Records contained in a dataset
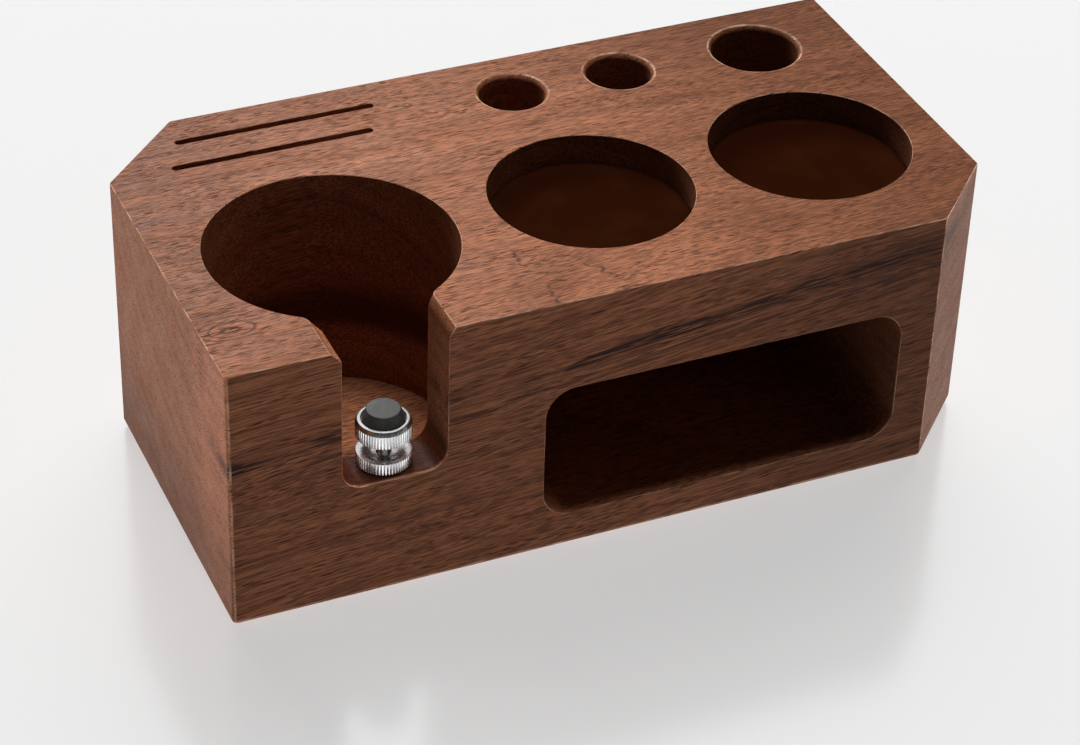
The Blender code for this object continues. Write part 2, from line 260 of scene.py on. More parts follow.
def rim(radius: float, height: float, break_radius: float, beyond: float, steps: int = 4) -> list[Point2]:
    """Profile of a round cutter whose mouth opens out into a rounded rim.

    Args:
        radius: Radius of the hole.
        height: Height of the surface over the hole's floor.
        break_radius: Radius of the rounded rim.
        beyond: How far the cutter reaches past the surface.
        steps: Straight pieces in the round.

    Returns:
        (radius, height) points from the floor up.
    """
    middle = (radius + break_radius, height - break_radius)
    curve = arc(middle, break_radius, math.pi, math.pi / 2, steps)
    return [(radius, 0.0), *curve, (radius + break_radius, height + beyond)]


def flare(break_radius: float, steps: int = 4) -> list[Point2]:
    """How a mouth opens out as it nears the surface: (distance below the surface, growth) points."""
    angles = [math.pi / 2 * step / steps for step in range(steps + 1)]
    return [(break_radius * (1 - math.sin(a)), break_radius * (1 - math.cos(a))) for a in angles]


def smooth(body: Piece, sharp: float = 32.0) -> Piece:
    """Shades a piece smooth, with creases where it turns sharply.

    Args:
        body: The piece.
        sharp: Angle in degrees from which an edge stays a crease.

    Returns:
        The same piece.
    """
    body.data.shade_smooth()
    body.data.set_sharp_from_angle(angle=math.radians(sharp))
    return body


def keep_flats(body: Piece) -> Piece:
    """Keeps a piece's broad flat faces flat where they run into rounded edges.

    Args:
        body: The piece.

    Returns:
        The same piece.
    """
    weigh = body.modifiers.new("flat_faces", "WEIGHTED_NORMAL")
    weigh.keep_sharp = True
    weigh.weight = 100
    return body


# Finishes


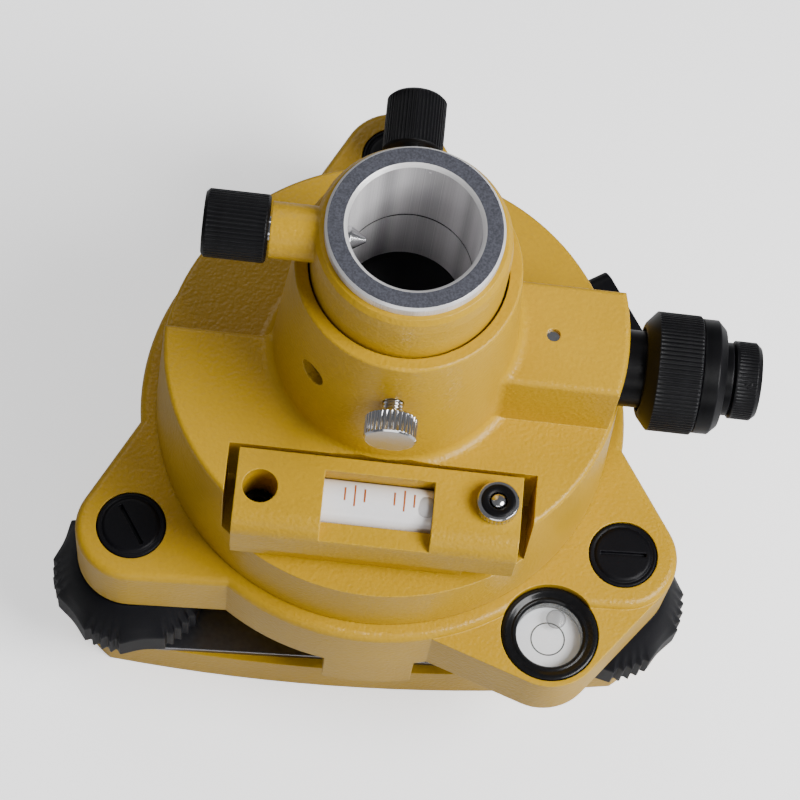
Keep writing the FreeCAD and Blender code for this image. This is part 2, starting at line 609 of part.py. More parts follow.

TO BE DONE
Output all of the material, please, exactly as it stands.

SOLUTION TO THE EXERCISE
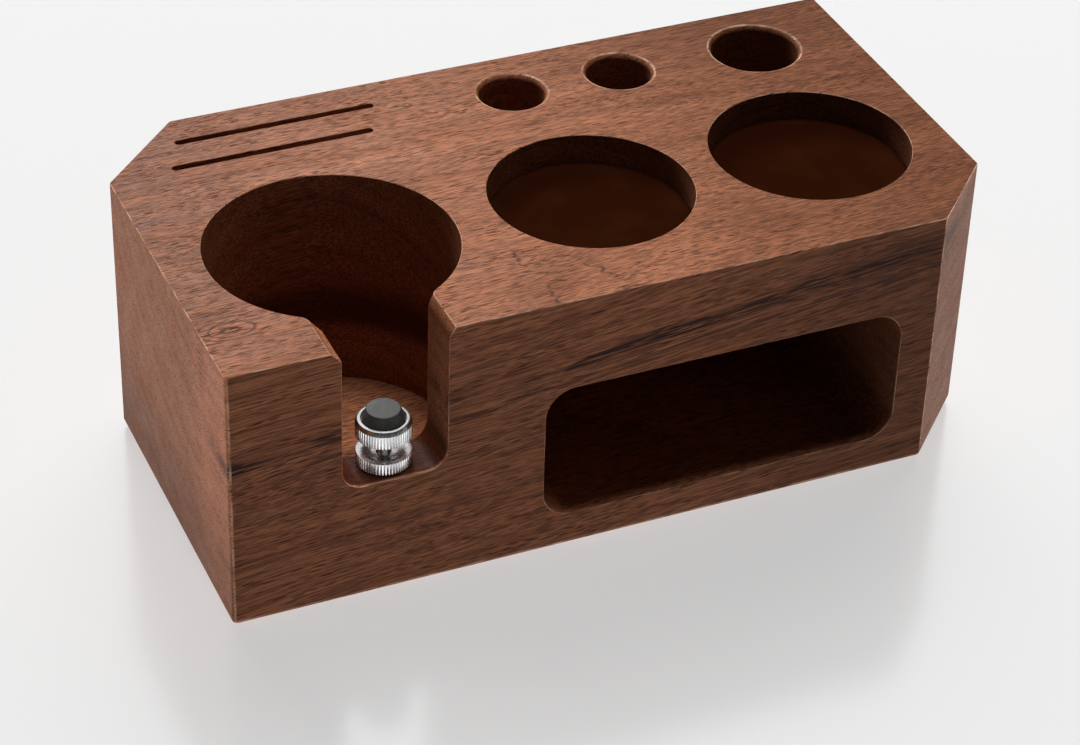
The Blender code for this object continues. Write part 2, from line 260 of scene.py on. More parts follow.
def rim(radius: float, height: float, break_radius: float, beyond: float, steps: int = 4) -> list[Point2]:
    """Profile of a round cutter whose mouth opens out into a rounded rim.

    Args:
        radius: Radius of the hole.
        height: Height of the surface over the hole's floor.
        break_radius: Radius of the rounded rim.
        beyond: How far the cutter reaches past the surface.
        steps: Straight pieces in the round.

    Returns:
        (radius, height) points from the floor up.
    """
    middle = (radius + break_radius, height - break_radius)
    curve = arc(middle, break_radius, math.pi, math.pi / 2, steps)
    return [(radius, 0.0), *curve, (radius + break_radius, height + beyond)]


def flare(break_radius: float, steps: int = 4) -> list[Point2]:
    """How a mouth opens out as it nears the surface: (distance below the surface, growth) points."""
    angles = [math.pi / 2 * step / steps for step in range(steps + 1)]
    return [(break_radius * (1 - math.sin(a)), break_radius * (1 - math.cos(a))) for a in angles]


def smooth(body: Piece, sharp: float = 32.0) -> Piece:
    """Shades a piece smooth, with creases where it turns sharply.

    Args:
        body: The piece.
        sharp: Angle in degrees from which an edge stays a crease.

    Returns:
        The same piece.
    """
    body.data.shade_smooth()
    body.data.set_sharp_from_angle(angle=math.radians(sharp))
    return body


def keep_flats(body: Piece) -> Piece:
    """Keeps a piece's broad flat faces flat where they run into rounded edges.

    Args:
        body: The piece.

    Returns:
        The same piece.
    """
    weigh = body.modifiers.new("flat_faces", "WEIGHTED_NORMAL")
    weigh.keep_sharp = True
    weigh.weight = 100
    return body


# Finishes


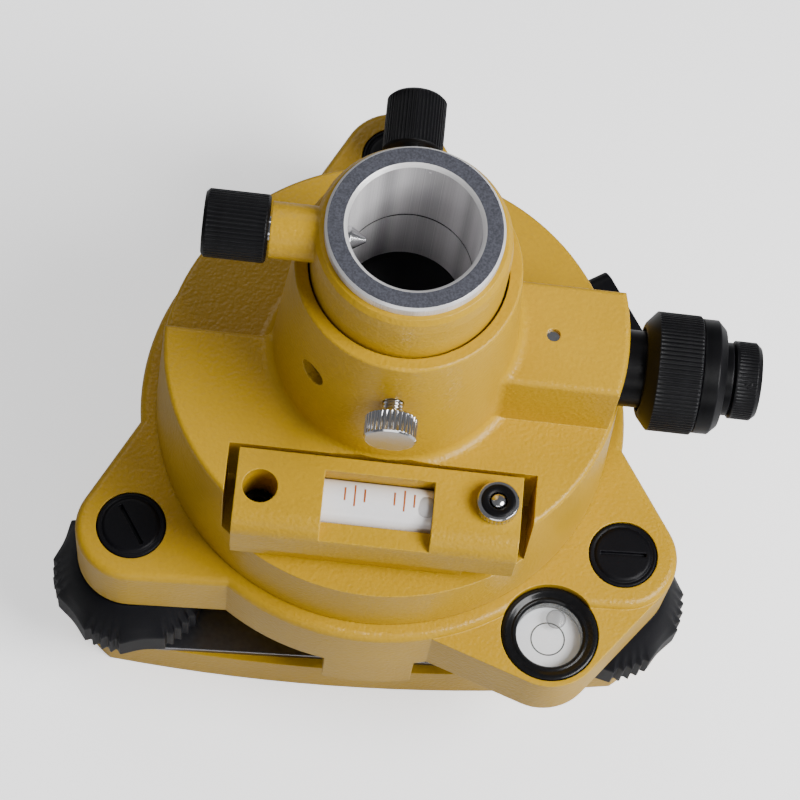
Keep writing the FreeCAD and Blender code for this image. This is part 2, starting at line 609 of part.py. More parts follow.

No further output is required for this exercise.